Be sure to check out my full online class on the topic. A hands on walk through of a Modern Data Architecture using Microsoft Azure. For beginners and experienced business intelligence experts alike, learn the basic of navigating the Azure Portal to building an end to end solution of a modern data warehouse using popular technologies such as SQL Database, Data Lake, Data Factory, Data Bricks, Azure Synapse Data Warehouse and Power BI. Link to the class can be found here or directly here.

Part 1 – Navigating the Azure Portal

Part 2 – Resource Groups and Subscriptions

Part 3 – Creating Data Lake Storage

Part 4 – Setting up an Azure SQL Server

Part 5 – Loading Data Lake with Azure Data Factory

Part 6 – Configuring and Setting up Data Bricks

Part 7 – Staging data into Data Lake

Part 8 = Provisioning a Synapse SQL Data Warehouse

Part 9 – Loading Data into Azure Data Synapse Data Warehouse

Azure Data Lake and Stream Analytic Tools for Visual Studio

•  To run Hive Queries, you’re going to need to install Azure Data Lake and Stream Analytic Tools to your version of Visual Studio, sometimes referred to as HDInsight tools for Visual Studio or Azure Data Lake tools for Visual Studio. You can install directly from Visual studio by selection Tools -> Get Tools and Features.

• Once you have Visual Studio Open, navigate to your server explorer and verify you are connected to the right Azure Subscription. You should now see your cluster information as created in the previous blog post on “Provisioning HDInsight Clusters using PowerShell”

You should be able to browse and interact with your storage from Visual Studio as well as the Azure dashboard at this point but another helpful tool to install will be “Azure Storage Explorer”. It can be found and installed from the following location. 

Data explorer can be used to create new folders and upload your data files and this does make that job a little easier. Please note, when creating new folders, the actual folder will not be created until you upload files using this tool.

That should be it! From the Server explorer, you can now see the HDInsight Cluster that was spun up as well as the storage accounts where files will be stored. In the next post we will look at building and running Hive queries against your data files to get them ready for reporting.

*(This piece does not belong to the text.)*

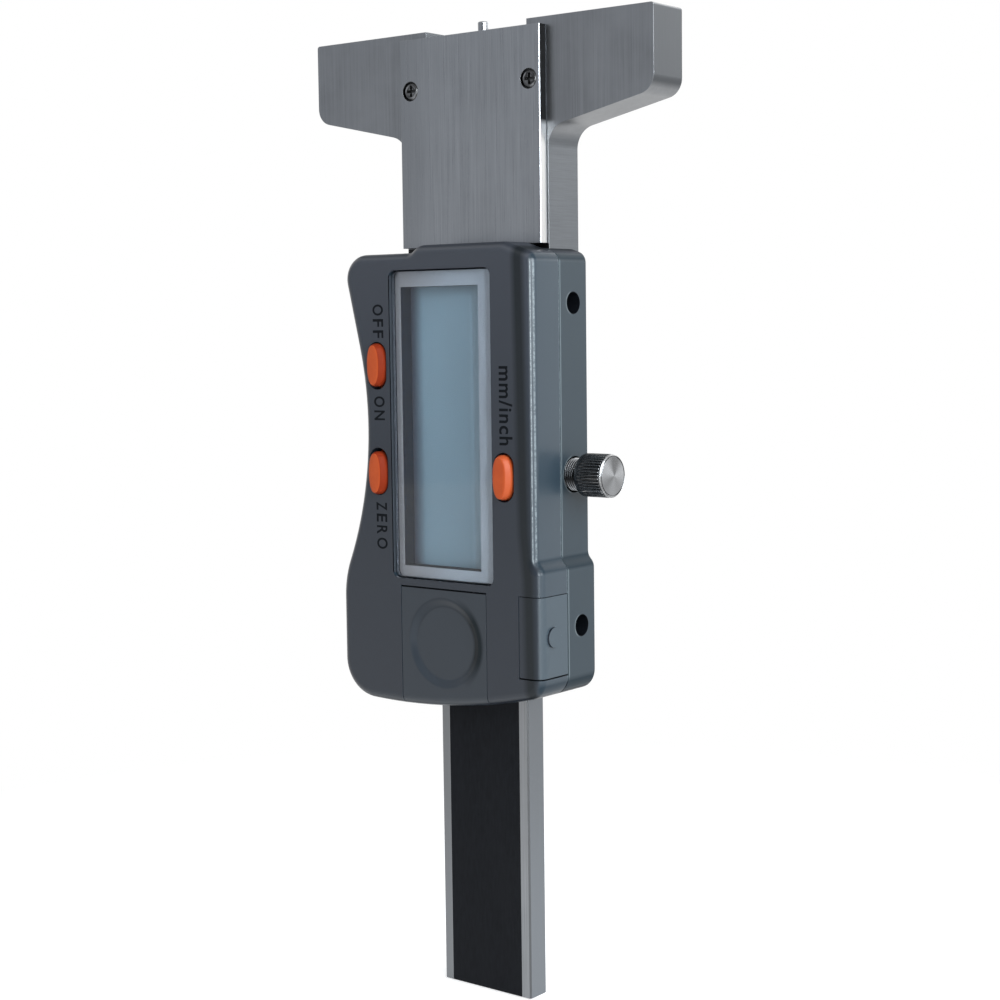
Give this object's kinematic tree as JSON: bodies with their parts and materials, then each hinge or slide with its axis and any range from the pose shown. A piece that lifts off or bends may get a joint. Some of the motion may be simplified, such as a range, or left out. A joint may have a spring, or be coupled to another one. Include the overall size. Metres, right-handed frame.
{
  "type": "depth gauge",
  "caption": "Digital depth gauge: T shaped steel base, sliding scale beam with needle, display housing with buttons, covers and knurled lock screw.",
  "frame": {"origin": "on the measuring face, at mid width, in the middle of the land behind the beam channel", "axes": "+Z leaves the measuring face, +Y leaves the back face of the base, +X points to the lock screw's side; the display looks along -Y"},
  "size_m": [0.06, 0.0153, 0.1389],
  "materials": {
    "base_steel": "satin ground",
    "plate_steel": "vertical brushed",
    "dark_screw": "blackened",
    "brass": "satin",
    "beam_steel": "ground",
    "scale_foil": "satin",
    "needle_steel": "polished",
    "knob_steel": "turned",
    "front_housing": "fine texture",
    "rear_housing": "fine texture",
    "port_plastic": "fine texture",
    "lens": "clear",
    "silver_print": "satin print",
    "tunnel_plastic": "satin",
    "display": "satin",
    "zebra": "matte",
    "board": "solder mask",
    "chip": "matte",
    "switch_metal": "bright",
    "orange_plastic": "satin",
    "cell_metal": "bright",
    "black_plastic": "satin",
    "spring_metal": "nickel plated",
    "gold": "plated"
  },
  "bodies": {
    "base": {"base_block": "base_steel", "front_plate": "plate_steel", "plate_screws": "dark_screw", "gib_strip": "brass", "gib_screws": "dark_screw", "rear_shell": "rear_housing", "front_shell": "front_housing", "window_lens": "lens", "lens_border": "silver_print", "lcd_frame": "tunnel_plastic", "lcd_panel": "display", "zebra_strips": "zebra", "circuit_board": "board", "board_chips": "chip", "key_switches": "switch_metal", "battery": "cell_metal", "battery_holder": "black_plastic", "battery_contact_plus": "spring_metal", "battery_contact_minus": "spring_metal", "port_socket": "black_plastic", "port_contacts": "gold", "housing_screws": "dark_screw"},
    "beam": {"beam": "beam_steel", "scale_strip": "scale_foil", "needle": "needle_steel"},
    "button_off_on_key": {"button_off_on": "orange_plastic"},
    "button_zero_key": {"button_zero": "orange_plastic"},
    "button_mm_inch_key": {"button_mm_inch": "orange_plastic"},
    "cell_cover": {"battery_cover": "front_housing"},
    "data_cover": {"port_cover": "port_plastic"},
    "lock_tip": {"lock_pad": "brass"},
    "lock_screw": {"lock_knob": "knob_steel"}
  },
  "joints": [
    {"name": "beam_slide", "type": "slide", "parent": "base", "child": "beam", "axis": [0, 0, 1], "range_m": [-0.0007, 0.0243]},
    {"name": "off_on_press", "type": "slide", "parent": "base", "child": "button_off_on_key", "axis": [0, 1, 0], "range_m": [0, 0.0004], "stiffness_N_per_m": 1500},
    {"name": "zero_press", "type": "slide", "parent": "base", "child": "button_zero_key", "axis": [0, 1, 0], "range_m": [0, 0.0004], "stiffness_N_per_m": 1500},
    {"name": "mm_inch_press", "type": "slide", "parent": "base", "child": "button_mm_inch_key", "axis": [0, 1, 0], "range_m": [0, 0.0004], "stiffness_N_per_m": 1500},
    {"name": "cell_cover_slide", "type": "slide", "parent": "base", "child": "cell_cover", "axis": [0, 0, -1], "range_m": [0, 0.016]},
    {"name": "data_cover_slide", "type": "slide", "parent": "base", "child": "data_cover", "axis": [1, 0, 0], "range_m": [0, 0.006]},
    {"name": "lock_feed", "type": "slide", "parent": "base", "child": "lock_tip", "axis": [1, 0, 0], "range_m": [-0.00025, 0.001]},
    {"name": "lock_turn", "type": "hinge", "parent": "lock_tip", "child": "lock_screw", "pos_m": [0.01685, -0.00335, -0.0623], "axis": [1, 0, 0], "range_deg": [-180.5, 720.5]}
  ],
  "couplings": [
    {"joint": "lock_turn", "follows": "lock_feed", "rad_per_m": 12566}
  ]
}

Let’s quickly discuss the different types of classes offered by AWS. For more details, please see here.

Standard

Amazon S3 Standard offers high durability, availability, and performance object storage for frequently accessed data. Because it delivers low latency and high throughput, S3 Standard is perfect for a wide variety of use cases including cloud applications, dynamic websites, content distribution, mobile and gaming applications, and Big Data analytics.

Infrequent Access

Amazon S3 Standard-Infrequent Access (S3 Standard-IA) is an Amazon S3 storage class for data that is accessed less frequently but requires rapid access when needed. S3 Standard-IA offers the high durability, high throughput, and low latency of S3 Standard, with a low per GB storage price and per GB retrieval fee. This combination of low cost and high performance make S3 Standard-IA ideal for long-term storage, backups, and as a data store for disaster recovery.

Glacier (Cold Storage)

Amazon Glacier is a secure, durable, and extremely low-cost storage service for data archiving. You can reliably store any amount of data at costs that are competitive with or cheaper than on-premises solutions. To keep costs low yet suitable for varying retrieval needs, Amazon Glacier provides three options for access to archives, from a few minutes to several hours.

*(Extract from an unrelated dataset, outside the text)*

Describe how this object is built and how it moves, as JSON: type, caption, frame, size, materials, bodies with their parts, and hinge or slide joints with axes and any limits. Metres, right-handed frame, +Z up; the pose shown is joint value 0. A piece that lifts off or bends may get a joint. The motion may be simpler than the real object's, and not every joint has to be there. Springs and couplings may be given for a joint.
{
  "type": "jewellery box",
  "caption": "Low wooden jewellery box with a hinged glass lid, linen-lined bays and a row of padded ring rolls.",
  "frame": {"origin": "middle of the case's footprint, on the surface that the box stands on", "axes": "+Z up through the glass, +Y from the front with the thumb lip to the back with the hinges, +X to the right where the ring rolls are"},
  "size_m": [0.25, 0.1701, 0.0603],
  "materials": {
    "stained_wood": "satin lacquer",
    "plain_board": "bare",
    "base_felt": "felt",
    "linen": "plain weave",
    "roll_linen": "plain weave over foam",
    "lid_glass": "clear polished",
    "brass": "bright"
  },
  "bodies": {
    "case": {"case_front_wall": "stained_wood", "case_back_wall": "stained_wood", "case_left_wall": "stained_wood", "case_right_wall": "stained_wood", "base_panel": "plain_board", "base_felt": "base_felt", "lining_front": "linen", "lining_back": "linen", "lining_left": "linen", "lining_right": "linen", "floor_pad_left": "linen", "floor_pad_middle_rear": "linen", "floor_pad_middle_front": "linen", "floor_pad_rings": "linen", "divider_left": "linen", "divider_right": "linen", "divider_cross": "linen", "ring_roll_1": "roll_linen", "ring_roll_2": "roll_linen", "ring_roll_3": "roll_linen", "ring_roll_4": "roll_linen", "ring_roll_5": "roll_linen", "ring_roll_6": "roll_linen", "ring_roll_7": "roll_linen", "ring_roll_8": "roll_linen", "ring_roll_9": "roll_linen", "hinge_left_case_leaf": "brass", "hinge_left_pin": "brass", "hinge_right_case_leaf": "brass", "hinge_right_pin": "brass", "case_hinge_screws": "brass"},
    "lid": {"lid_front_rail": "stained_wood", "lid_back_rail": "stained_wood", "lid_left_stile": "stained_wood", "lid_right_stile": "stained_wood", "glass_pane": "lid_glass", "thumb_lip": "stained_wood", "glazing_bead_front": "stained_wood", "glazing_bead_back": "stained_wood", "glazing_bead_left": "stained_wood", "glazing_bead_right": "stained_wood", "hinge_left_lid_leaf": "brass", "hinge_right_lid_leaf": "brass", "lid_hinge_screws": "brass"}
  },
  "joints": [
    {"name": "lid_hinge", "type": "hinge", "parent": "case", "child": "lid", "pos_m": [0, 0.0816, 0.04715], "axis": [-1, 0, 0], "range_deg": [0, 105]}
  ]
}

In our basic scenario where we are getting files representing a whole years’ worth of data, we can consider a scenario where data older then 3 years is moved to infrequent storage while data older then 7 years is moved to cold storage. This way when basic day to day analytics and analysis is occurring, it is against S3 standard, whereas analytics for more directional items such as company direction which occurs less frequently (maybe once a quarter) can occur from the infrequent buckets. If in the rare case an audit is required during an event such as a merger and acquisition, data can then be pulled and provided from cold storage to meet those needs as well. This allows you to maximized cost savings while having an infinite data retention policy.

To set up a lifecycle policy on your data, just follow the few simple steps.

• From your bucket, navigate to Management -> Add Lifecycle Rule
  

• Give your Rue a name and a scope. You can use tags if needed if you need the policy to apply t a certain set of files.
  

• In the transition and Expiration sections, you can define the time period for when data is moved to another tier and when to expire the file if that is required as well. It is a good idea to tag a file on the upload so that similar tags can be used for the lifecycle rules as well.
  

• That’s it, you now have an automated policy on your data without an ETL or File task process. You can create as many policies as you need and each can be unique to how you wish to retain your data.